Speculation in other old bonds does happen: After fall of the Soviet-union, I read of speculators buying bonds of Czarist Russia and demanding Russia to honor them, because Russia could otherwise not raise money at some old bond markets in Western Europe. I have not heard that this speculation was successful.

  • There was a flag, but IMHO this serves as an answer and explanation to the third bullet in the question. It might not hurt to clarify that though.
    – T.E.D.
    Apr 3, 2020 at 0:51
  • 1
    Thanks for the comment. I've tried to clarify the answer to the third bullet in the question.
    – Peter T
    Apr 3, 2020 at 7:29
  • 1
    Yes. My Lithuanian great-grandfather invested in some 500 ruble imperial notes that were never redeemable, but are very pretty. Apr 3, 2020 at 14:32

The question, as asked, has no objective answer. The collector value of a Confederate banknote is not fixed by anything, and I doubt it is particularly consistent during any given year.

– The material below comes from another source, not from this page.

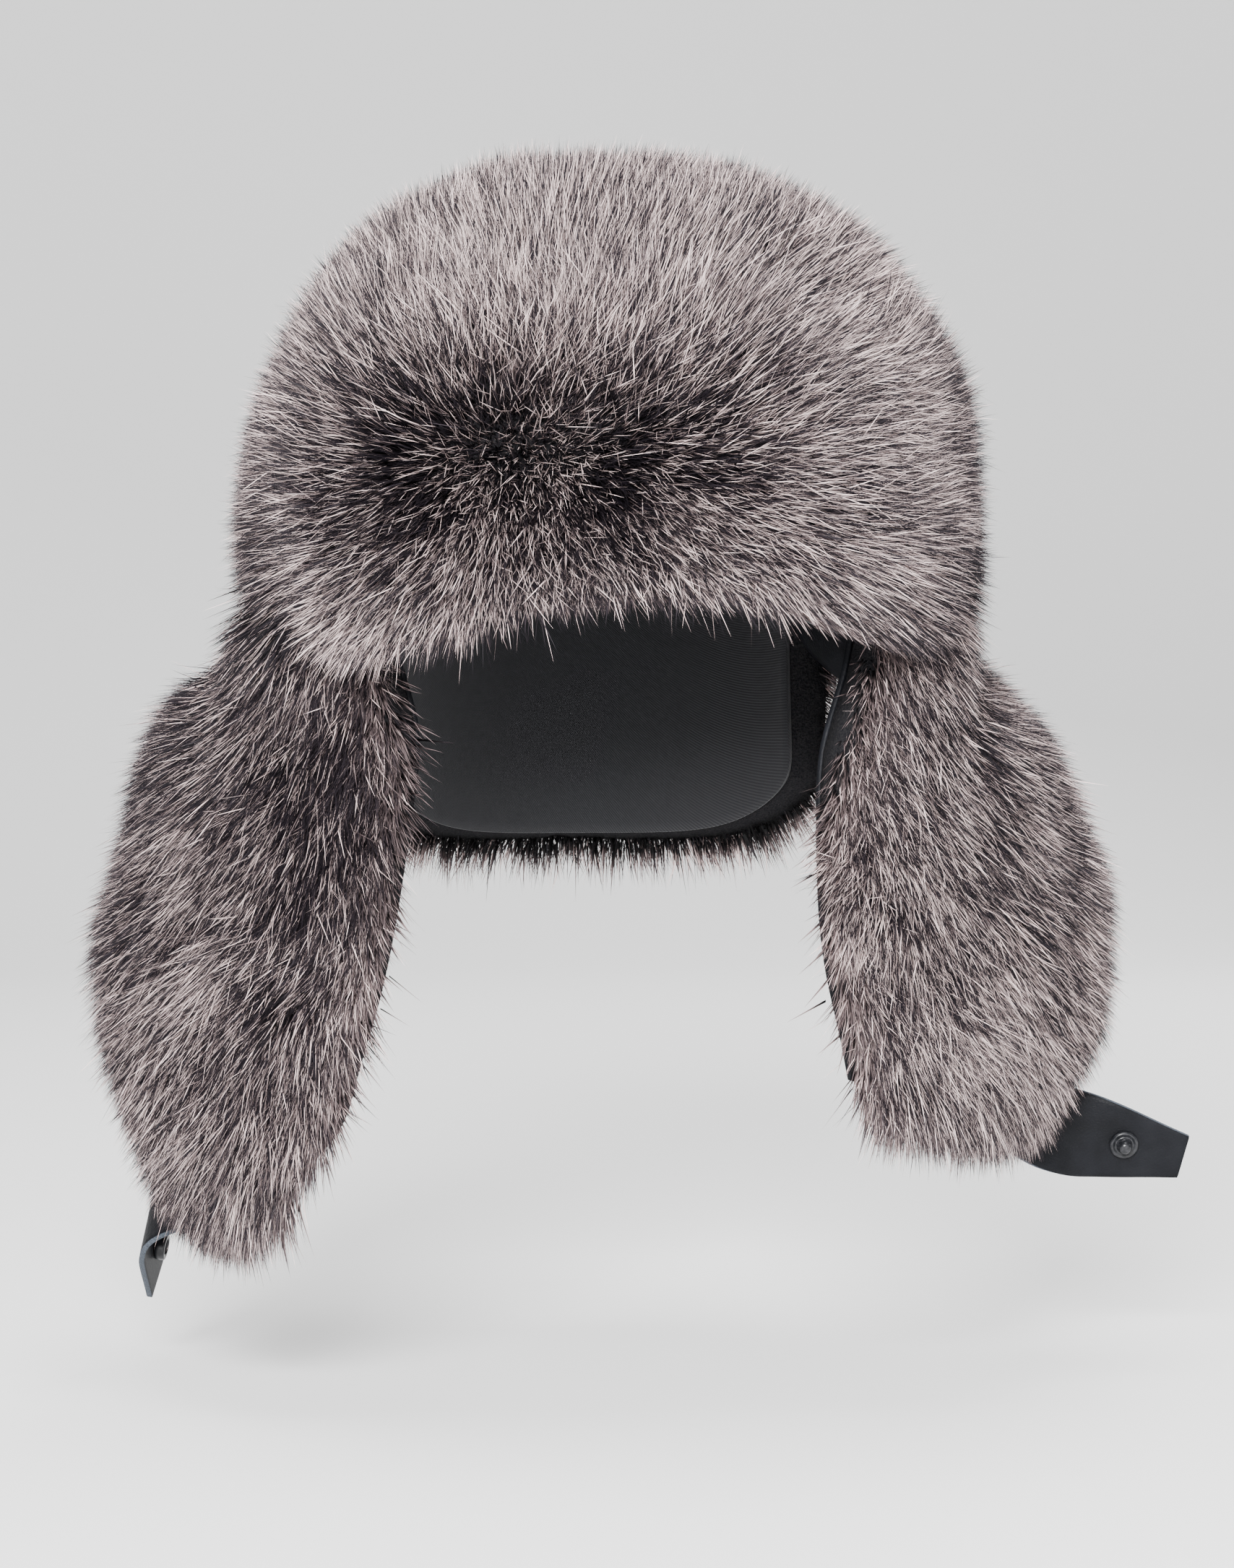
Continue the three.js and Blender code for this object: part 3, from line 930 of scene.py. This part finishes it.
    def reach_of(self, roots: Array, normals: Array, near: Array, outward: Array) -> Array:
        """The way from each root to its hair's tip, before the tufts draw together.

        Args:
            roots: the roots.
            normals: the hide's normals there.
            near: 1 at a free edge, falling to 0 at its reach.
            outward: the way over the edge.

        Returns:
            The vectors, as long as the hair.
        """
        number = len(roots)
        way = unit(flatten(self.flow(roots, normals), normals))
        side = np.cross(normals, way)
        stray = self.disorder(roots)
        swing = sum(ripple.over(roots, self.seed) for ripple in self.SWINGS)
        swing += self.chance.normal(0.0, 1.0, number) * stray
        way = way * np.cos(swing)[:, None] + side * np.sin(swing)[:, None]
        lean = self.lean(roots) * (1.0 + self.LEANING.over(roots, self.seed))
        lean = np.clip(lean + self.chance.normal(0.0, self.LEAN_STRAY, number) * stray, *self.LEAN_RANGE)
        over = near * self.edge_turn * self.chance.uniform(*self.EDGE_TURNS, number)
        kept = 1.0 - near * (1.0 - self.edge_lean)
        tilt = way * (lean * kept)[:, None] + flatten(outward, normals) * over[:, None]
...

Going from the general behaviour of collectables with no intrinsic utility, the price will depend very strongly on condition, quite probably varying by a factor of ten or more between mint and well-used. Other factors will include location, keenness of the collector and skill of the seller, and variations in rarity. Since there are 72 different types of genuine Confederate banknotes, plus many collectable forgeries, rarity is likely to be the most important factor.

Finally, none of these factors are likely to be strongly linked to the face value of the notes, so even if the question was answerable, the answers would inevitably be different for different denominations.